--- MATERIAL ---
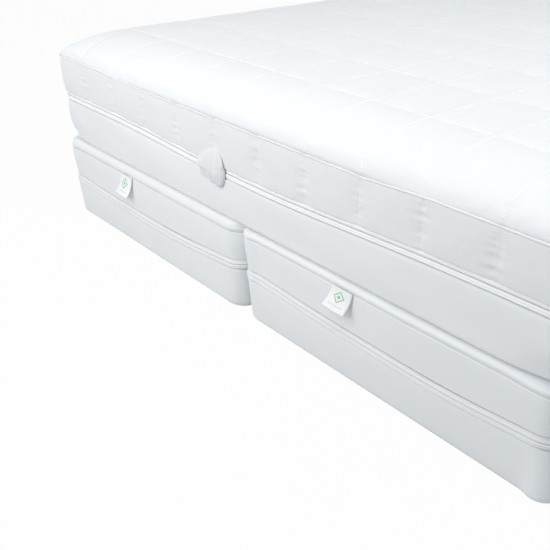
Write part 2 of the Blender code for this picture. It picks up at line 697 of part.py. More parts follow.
def foundation_cover(prefix, plan):
    """The smooth cover: a top panel that rolls over the edge, a seam, a zipped side and a bottom."""
    top = FOUNDATION_HEIGHT
    wall = COVER_THICKNESS
    seam_level = top - ROLL_HEIGHT
    roll_foot = seam_level + TOP_SEAM_SIZE / 2 + CLEARANCE
    roll_radius = ROLL_RADIUS
    roll_middle = top - roll_radius
    round_in_share, round_down_share = 0.25, 0.33
    outer = [(SIDE_OUT, roll_foot), (ROLL_OUT, roll_middle),
             (ROLL_OUT - round_in_share * roll_radius, top - round_down_share * roll_radius),
             (ROLL_OUT - roll_radius, top)]
    inner = [(SIDE_OUT - wall, roll_foot), (ROLL_OUT - wall, roll_middle),
             (ROLL_OUT - roll_radius, top - wall)]
    mesh = bmesh.new()
    loops = []
    for out, height in inner[::-1] + outer:
        places = [plan.place(x, y, out) for x, y in plan.rim()]
        loops.append([mesh.verts.new((*where, height)) for where in places])
    for low, high in zip(loops, loops[1:]):
        for a, b, c, d in zip(low, low[1:] + low[:1], high[1:] + high[:1], high):
            mesh.faces.new((a, b, c, d))
    mesh.faces.new(loops[0])
    mesh.faces.new(loops[-1])
    model(prefix + "top_panel", mesh, KNIT)

    half_seam = TOP_SEAM_SIZE / 2
    seam_out = SIDE_OUT
    ring(prefix + "top_seam", plan,
         [(seam_out, seam_level + half_seam, 0), (seam_out - half_seam, seam_level, 0),
          (seam_out, seam_level - half_seam, 0), (seam_out + half_seam, seam_level, 0)], KNIT)

    zip_top = FOUNDATION_ZIP_HEIGHT + FOUNDATION_ZIP_BAND / 2
    zip_foot = FOUNDATION_ZIP_HEIGHT - FOUNDATION_ZIP_BAND / 2
    high, low = seam_level - half_seam - CLEARANCE, zip_top
    middle, middle_sag = (high + low) / 2, FOUNDATION_ZIP_SAG / 2
    sag = FOUNDATION_ZIP_SAG
    ring(prefix + "upper_border", plan,
         [(SIDE_OUT - wall, high, 0), (SIDE_OUT - wall, middle, middle_sag),
          (FOUNDATION_TAPE_OUT - wall, low, sag), (FOUNDATION_TAPE_OUT, low, sag),
          (SIDE_OUT, middle, middle_sag), (SIDE_OUT, high, 0)], KNIT)
    zip_rings(prefix, plan, FOUNDATION_ZIP_HEIGHT, FOUNDATION_ZIP_BAND, FOUNDATION_COIL_HEIGHT,
              FOUNDATION_TAPE_OUT, sag)
    foot = CLEARANCE
    tuck_round_share = 0.25
    ring(prefix + "lower_border", plan,
         [(FOUNDATION_TAPE_OUT - wall, zip_foot, sag), (HEM_OUT - wall, HEM_HEIGHT, 0),
          (TUCK_OUT - wall, foot + wall, 0), (TUCK_OUT, foot, 0),
          ((HEM_OUT + TUCK_OUT) / 2 + wall, foot + tuck_round_share * HEM_HEIGHT, 0),
          (HEM_OUT, HEM_HEIGHT, 0), (FOUNDATION_TAPE_OUT, zip_foot, sag)], KNIT)
    panel_out = TUCK_OUT - wall - CLEARANCE
    slab(prefix + "bottom_panel", plan, [(panel_out, 0.0), (panel_out, wall)], KNIT)


def foundation_inside(prefix, plan):
    """A wooden frame with slats across it, a deck board and a thin foam pad."""
    bottom = COVER_THICKNESS + CLEARANCE
    pad_top = FOUNDATION_HEIGHT - COVER_THICKNESS - CLEARANCE
    pad_foot = pad_top - PAD_THICKNESS
    deck_top = pad_foot - CLEARANCE
    deck_foot = deck_top - DECK_THICKNESS
    frame_top = deck_foot - CLEARANCE
    back = COVER_THICKNESS + FILL_EASE
    frame_out = FOUNDATION_TAPE_OUT - back
    inside_x = plan.half_x + frame_out - RAIL_WIDTH
    inside_y = plan.half_y + frame_out - RAIL_WIDTH
    zip_foot = FOUNDATION_ZIP_HEIGHT - FOUNDATION_ZIP_BAND / 2 - FOUNDATION_ZIP_SAG
    corner = plan.corner
    square = Plan(plan.middle_x, plan.half_x, plan.half_y, corner,
                  corner_stations(plan.half_x, corner, ()), corner_stations(plan.half_y, corner, ()))
    outside = [(TUCK_OUT - back, bottom), (HEM_OUT - back, HEM_HEIGHT), (frame_out, zip_foot),
               (frame_out, frame_top)]
    middle = Vector((plan.middle_x, 0, 0))
    for name, side in (("side_rail_1", -1), ("side_rail_2", 1)):
        mesh = slab_mesh(square, outside)
        cut_off(mesh, middle + Vector((side * inside_x, 0, 0)), (-side, 0, 0))
        model(prefix + name, mesh, WOOD)
    for name, end in (("foot_rail", -1), ("head_rail", 1)):
        mesh = slab_mesh(square, outside)
        cut_off(mesh, (0, end * inside_y, 0), (0, -end, 0))
        for side in (-1, 1):
            cut_off(mesh, middle + Vector((side * (inside_x - CLEARANCE), 0, 0)), (side, 0, 0))
        model(prefix + name, mesh, WOOD)
    pad_out = ROLL_OUT - ROLL_RADIUS - CLEARANCE
    slab(prefix + "foam_pad", square, [(pad_out, pad_foot), (pad_out, pad_top)], FOAM)
    slab(prefix + "deck_board", square, [(frame_out, deck_foot), (frame_out, deck_top)], BOARD)
    reach = inside_x - CLEARANCE
    spacing = 2 * inside_y / (SLATS + 1)
    for number in range(SLATS):
        y = spacing * (number - (SLATS - 1) / 2)
        mesh = bmesh.new()
        block(mesh, (plan.middle_x - reach, y - SLAT_WIDTH / 2, frame_top - SLAT_THICKNESS),
              (plan.middle_x + reach, y + SLAT_WIDTH / 2, frame_top))
        model(f"{prefix}slat_{number + 1}", mesh, WOOD, smooth=False)


def label(name, plan):
    """A woven tag sewn under the top seam at the foot. Its lower end curls away from the side."""
    steps = 6
    lift_share = 0.08  # of its length, that the curl takes off its reach down
    seam_foot = FOUNDATION_HEIGHT - ROLL_HEIGHT - TOP_SEAM_SIZE / 2 - CLEARANCE
    mesh = bmesh.new()
    half = LABEL_WIDTH / 2
    backs, faces = [], []
    for step in range(steps + 1):
        share = step / steps
        out = SIDE_OUT + CLEARANCE + LABEL_CURL * share * share
        level = seam_foot - LABEL_LENGTH * share * (1 - lift_share * share * share)
        for line, extra in ((backs, 0), (faces, LABEL_THICKNESS)):
            y = -(plan.half_y + out + extra)
            line.append([mesh.verts.new((plan.middle_x + LABEL_OFFSET + side, y, level))
                         for side in (-half, half)])
    for line in (backs, faces):
        for (a, b), (c, d) in zip(line, line[1:]):
            mesh.faces.new((a, b, d, c))
    for side in (0, 1):
        for one, two, three, four in zip(backs, backs[1:], faces[1:], faces):
            mesh.faces.new((one[side], two[side], three[side], four[side]))
    for end in (0, -1):
        mesh.faces.new((*backs[end], faces[end][1], faces[end][0]))
    model(name, mesh, LABEL)


def foundation(prefix, side):
    """One foundation in its encasement; side is -1 on the left and 1 on the right."""
    half_x = (HALF_WIDTH - PAIR_GAP / 2) / 2
    half_y = HALF_LENGTH
    middle_x = side * (PAIR_GAP / 2 + half_x)
    corner = FOUNDATION_CORNER
    level_ends = (FLAT_SHARE, (FLAT_SHARE + LEVEL_SHARE) / 2, LEVEL_SHARE)
    plan = Plan(middle_x, half_x, half_y, corner, corner_stations(half_x, corner, level_ends),
                corner_stations(half_y, corner, level_ends))
    foundation_cover(prefix, plan)
    foundation_inside(prefix, plan)
    label(prefix + "label", plan)
    zip_hardware(prefix, plan, FOUNDATION_SLIDER_OFFSET, FOUNDATION_ZIP_HEIGHT - FOUNDATION_ZIP_SAG,
                 FOUNDATION_COIL_HEIGHT, FOUNDATION_TAPE_OUT, towards_head=True)


foundation("left_", -1)
foundation("right_", 1)
mattress_encasement()
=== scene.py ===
"""A queen mattress in its quilted encasement, on two foundations in smooth ones, dressed for the camera.

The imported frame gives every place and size; the sections follow the set as it is put together.
Lengths are in metres.
"""

import math

import bpy
import numpy as np
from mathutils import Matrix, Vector, noise


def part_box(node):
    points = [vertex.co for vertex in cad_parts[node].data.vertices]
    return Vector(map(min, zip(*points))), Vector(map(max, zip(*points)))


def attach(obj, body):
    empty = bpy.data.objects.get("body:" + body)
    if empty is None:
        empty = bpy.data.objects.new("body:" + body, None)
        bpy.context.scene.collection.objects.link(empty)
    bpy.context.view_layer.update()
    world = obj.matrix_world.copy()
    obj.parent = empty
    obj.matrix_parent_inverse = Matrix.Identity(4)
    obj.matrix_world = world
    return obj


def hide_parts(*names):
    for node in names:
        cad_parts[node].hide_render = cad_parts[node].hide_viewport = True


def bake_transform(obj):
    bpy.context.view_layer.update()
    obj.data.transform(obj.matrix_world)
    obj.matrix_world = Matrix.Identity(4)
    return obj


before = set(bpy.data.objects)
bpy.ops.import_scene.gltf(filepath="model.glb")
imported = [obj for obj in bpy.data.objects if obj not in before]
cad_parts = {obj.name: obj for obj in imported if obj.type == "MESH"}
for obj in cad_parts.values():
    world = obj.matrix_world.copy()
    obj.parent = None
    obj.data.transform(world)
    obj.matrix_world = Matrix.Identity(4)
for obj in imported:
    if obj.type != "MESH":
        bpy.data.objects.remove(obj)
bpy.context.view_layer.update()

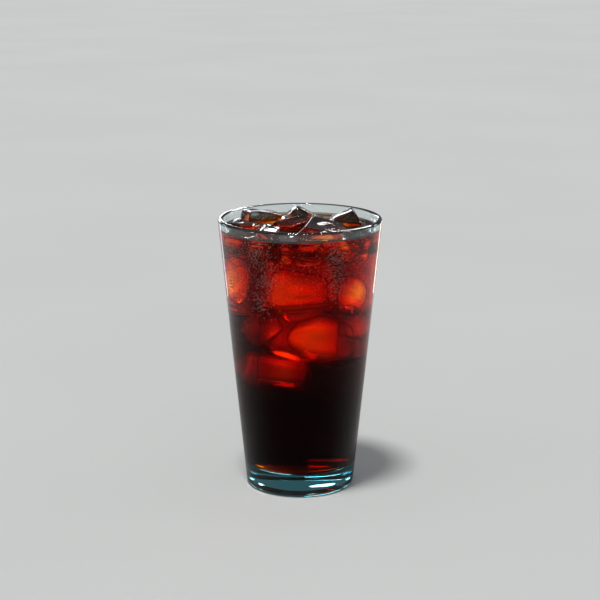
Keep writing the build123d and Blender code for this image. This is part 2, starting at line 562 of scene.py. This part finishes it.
---
**BRIEF**
Extract exactly the run of lines beginning at the line with "plan, FOUNDATION_SLIDER_OFFSET, FOUNDATION_ZIP_HEIGHT" and ending at the line with "zip(*points))), Vector(map(max, zip(*points)))", including both ends and nothing beyond them.

**FULL ANSWER**
    zip_hardware(prefix, plan, FOUNDATION_SLIDER_OFFSET, FOUNDATION_ZIP_HEIGHT - FOUNDATION_ZIP_SAG,
                 FOUNDATION_COIL_HEIGHT, FOUNDATION_TAPE_OUT, towards_head=True)


foundation("left_", -1)
foundation("right_", 1)
mattress_encasement()
=== scene.py ===
"""A queen mattress in its quilted encasement, on two foundations in smooth ones, dressed for the camera.

The imported frame gives every place and size; the sections follow the set as it is put together.
Lengths are in metres.
"""

import math

import bpy
import numpy as np
from mathutils import Matrix, Vector, noise


def part_box(node):
    points = [vertex.co for vertex in cad_parts[node].data.vertices]
    return Vector(map(min, zip(*points))), Vector(map(max, zip(*points)))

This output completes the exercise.